- Task brief -
Can all of these lines be returned exactly?

- Recorded data -
****
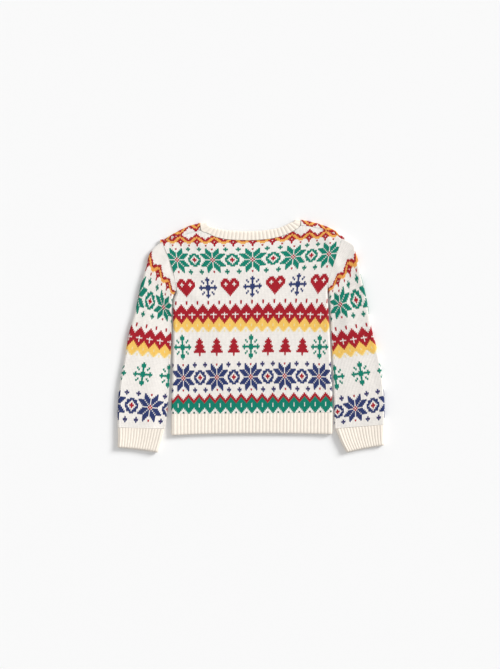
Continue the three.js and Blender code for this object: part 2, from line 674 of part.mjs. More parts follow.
// The neckband, one knitted strip that runs round the head opening: over the back on top,
// round the two shoulder corners and along the front's scoop underneath
function neckband() {
  const stops = [];
  const { total } = evenShares(backNeck, 2);
  const ribs = Math.round(total / neckRib.pitch);
  const back = evenShares(backNeck, ribs * ribShape.length).shares;
  back.forEach((share, i) => {
    const isEnd = i === 0 || i === back.length - 1;
    const rise = isEnd ? 0 : neckRib.rise * ribShape[i % ribShape.length];
    stops.push({ row: tableAt(backNeck, share), turn: Math.PI, rise });
  });
  const turnAt = (row, angles) => angles.forEach((turn) => stops.push({ row, turn, rise: 0 }));
  turnAt(backNeck.at(-1), [...cornerAngles].reverse());
  for (const share of evenShares(frontNeck, 26).shares.reverse()) {
    stops.push({ row: tableAt(frontNeck, share), turn: 0, rise: 0 });
  }
  turnAt(backNeck[0], cornerAngles);
  const edgePoint = (stop, edge, depth) => {
    const { row, turn, rise } = stop;
    const point = new THREE.Vector3(row[`${edge}X`], row[`${edge}Y`], 0);
    const out = new THREE.Vector3(row.joinY - row.freeY, row.freeX - row.joinX, 0).normalize();
    if (out.y < 0) out.negate();
    const radius = upperFace(point.x, point.y, Infinity) / 2;
    point.addScaledVector(out, (radius - depth) * Math.sin(turn));
    point.z = radius - (radius - depth) * Math.cos(turn);
    if (depth === 0) point.z += rise;
    return point;
  };
  const net = (depth) => ["join", "free"].map((edge) =>
    stops.map((stop) => edgePoint(stop, edge, depth)));
  return wallGeometry(net(0), net(wall), { around: true });
}

const sweater = new THREE.Group();

function addPiece(name, geometry, color, roughness) {
  const material = new THREE.MeshStandardMaterial({ color, roughness, metalness: 0 });
  const mesh = new THREE.Mesh(geometry, material);
  mesh.name = name;
  sweater.add(mesh);
}

const capLeft = curveThrough(armholes, "leftX", "leftY");
const capRight = curveThrough(armholes, "rightX", "rightY");

addPiece("back_panel", backPanel(), creamKnit, 0.95);
addPiece("front_panel", frontPanel(), creamKnit, 0.95);
addPiece("neckband", neckband(), creamRib, 0.95);
addPiece("hem_rib_back", hemRibLayer(true), creamRib, 0.95);
addPiece("hem_rib_front", hemRibLayer(false), creamRib, 0.95);
addPiece("left_sleeve",
  flatTube(leftSleeve, 18, { capPath: capLeft, moveX: -seamGap / 2 }), creamKnit, 0.95);
addPiece("right_sleeve",
  flatTube(rightSleeve, 18, { capPath: capRight, moveX: seamGap / 2 }), creamKnit, 0.95);
addPiece("left_cuff", flatTube(leftCuff, 2, { rib: cuffRib }), creamRib, 0.95);
addPiece("right_cuff", flatTube(rightCuff, 2, { rib: cuffRib }), creamRib, 0.95);

export default sweater;
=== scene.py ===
import math

import bpy
import numpy as np
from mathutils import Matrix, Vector


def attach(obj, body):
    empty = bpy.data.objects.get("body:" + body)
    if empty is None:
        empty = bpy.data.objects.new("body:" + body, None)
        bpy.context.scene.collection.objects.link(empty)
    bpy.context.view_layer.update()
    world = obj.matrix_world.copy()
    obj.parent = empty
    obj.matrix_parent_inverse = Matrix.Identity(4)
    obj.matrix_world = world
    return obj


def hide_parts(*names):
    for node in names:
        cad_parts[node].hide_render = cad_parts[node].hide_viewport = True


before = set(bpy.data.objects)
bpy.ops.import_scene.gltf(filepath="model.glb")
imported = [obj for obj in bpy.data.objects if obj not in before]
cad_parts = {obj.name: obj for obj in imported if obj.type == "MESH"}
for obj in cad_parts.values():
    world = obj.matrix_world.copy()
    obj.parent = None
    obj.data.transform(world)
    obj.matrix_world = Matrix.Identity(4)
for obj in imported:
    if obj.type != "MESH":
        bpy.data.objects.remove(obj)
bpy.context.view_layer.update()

# A toddler's two-colour knitted winter sweater, laid flat with its back uppermost. Tables and
# sizes are in millimetres, in the frame's axes: X across the chest, Y to the neck, Z up.
mm = 0.001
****
- Solution to the problem -
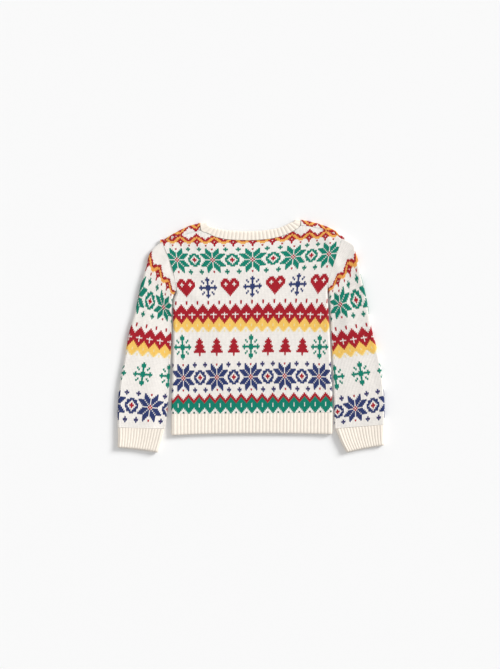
Continue the three.js and Blender code for this object: part 2, from line 674 of part.mjs. More parts follow.
// The neckband, one knitted strip that runs round the head opening: over the back on top,
// round the two shoulder corners and along the front's scoop underneath
function neckband() {
  const stops = [];
  const { total } = evenShares(backNeck, 2);
  const ribs = Math.round(total / neckRib.pitch);
  const back = evenShares(backNeck, ribs * ribShape.length).shares;
  back.forEach((share, i) => {
    const isEnd = i === 0 || i === back.length - 1;
    const rise = isEnd ? 0 : neckRib.rise * ribShape[i % ribShape.length];
    stops.push({ row: tableAt(backNeck, share), turn: Math.PI, rise });
  });
  const turnAt = (row, angles) => angles.forEach((turn) => stops.push({ row, turn, rise: 0 }));
  turnAt(backNeck.at(-1), [...cornerAngles].reverse());
  for (const share of evenShares(frontNeck, 26).shares.reverse()) {
    stops.push({ row: tableAt(frontNeck, share), turn: 0, rise: 0 });
  }
  turnAt(backNeck[0], cornerAngles);
  const edgePoint = (stop, edge, depth) => {
    const { row, turn, rise } = stop;
    const point = new THREE.Vector3(row[`${edge}X`], row[`${edge}Y`], 0);
    const out = new THREE.Vector3(row.joinY - row.freeY, row.freeX - row.joinX, 0).normalize();
    if (out.y < 0) out.negate();
    const radius = upperFace(point.x, point.y, Infinity) / 2;
    point.addScaledVector(out, (radius - depth) * Math.sin(turn));
    point.z = radius - (radius - depth) * Math.cos(turn);
    if (depth === 0) point.z += rise;
    return point;
  };
  const net = (depth) => ["join", "free"].map((edge) =>
    stops.map((stop) => edgePoint(stop, edge, depth)));
  return wallGeometry(net(0), net(wall), { around: true });
}

const sweater = new THREE.Group();

function addPiece(name, geometry, color, roughness) {
  const material = new THREE.MeshStandardMaterial({ color, roughness, metalness: 0 });
  const mesh = new THREE.Mesh(geometry, material);
  mesh.name = name;
  sweater.add(mesh);
}

const capLeft = curveThrough(armholes, "leftX", "leftY");
const capRight = curveThrough(armholes, "rightX", "rightY");

addPiece("back_panel", backPanel(), creamKnit, 0.95);
addPiece("front_panel", frontPanel(), creamKnit, 0.95);
addPiece("neckband", neckband(), creamRib, 0.95);
addPiece("hem_rib_back", hemRibLayer(true), creamRib, 0.95);
addPiece("hem_rib_front", hemRibLayer(false), creamRib, 0.95);
addPiece("left_sleeve",
  flatTube(leftSleeve, 18, { capPath: capLeft, moveX: -seamGap / 2 }), creamKnit, 0.95);
addPiece("right_sleeve",
  flatTube(rightSleeve, 18, { capPath: capRight, moveX: seamGap / 2 }), creamKnit, 0.95);
addPiece("left_cuff", flatTube(leftCuff, 2, { rib: cuffRib }), creamRib, 0.95);
addPiece("right_cuff", flatTube(rightCuff, 2, { rib: cuffRib }), creamRib, 0.95);

export default sweater;
=== scene.py ===
import math

import bpy
import numpy as np
from mathutils import Matrix, Vector


def attach(obj, body):
    empty = bpy.data.objects.get("body:" + body)
    if empty is None:
        empty = bpy.data.objects.new("body:" + body, None)
        bpy.context.scene.collection.objects.link(empty)
    bpy.context.view_layer.update()
    world = obj.matrix_world.copy()
    obj.parent = empty
    obj.matrix_parent_inverse = Matrix.Identity(4)
    obj.matrix_world = world
    return obj


def hide_parts(*names):
    for node in names:
        cad_parts[node].hide_render = cad_parts[node].hide_viewport = True


before = set(bpy.data.objects)
bpy.ops.import_scene.gltf(filepath="model.glb")
imported = [obj for obj in bpy.data.objects if obj not in before]
cad_parts = {obj.name: obj for obj in imported if obj.type == "MESH"}
for obj in cad_parts.values():
    world = obj.matrix_world.copy()
    obj.parent = None
    obj.data.transform(world)
    obj.matrix_world = Matrix.Identity(4)
for obj in imported:
    if obj.type != "MESH":
        bpy.data.objects.remove(obj)
bpy.context.view_layer.update()

# A toddler's two-colour knitted winter sweater, laid flat with its back uppermost. Tables and
# sizes are in millimetres, in the frame's axes: X across the chest, Y to the neck, Z up.
mm = 0.001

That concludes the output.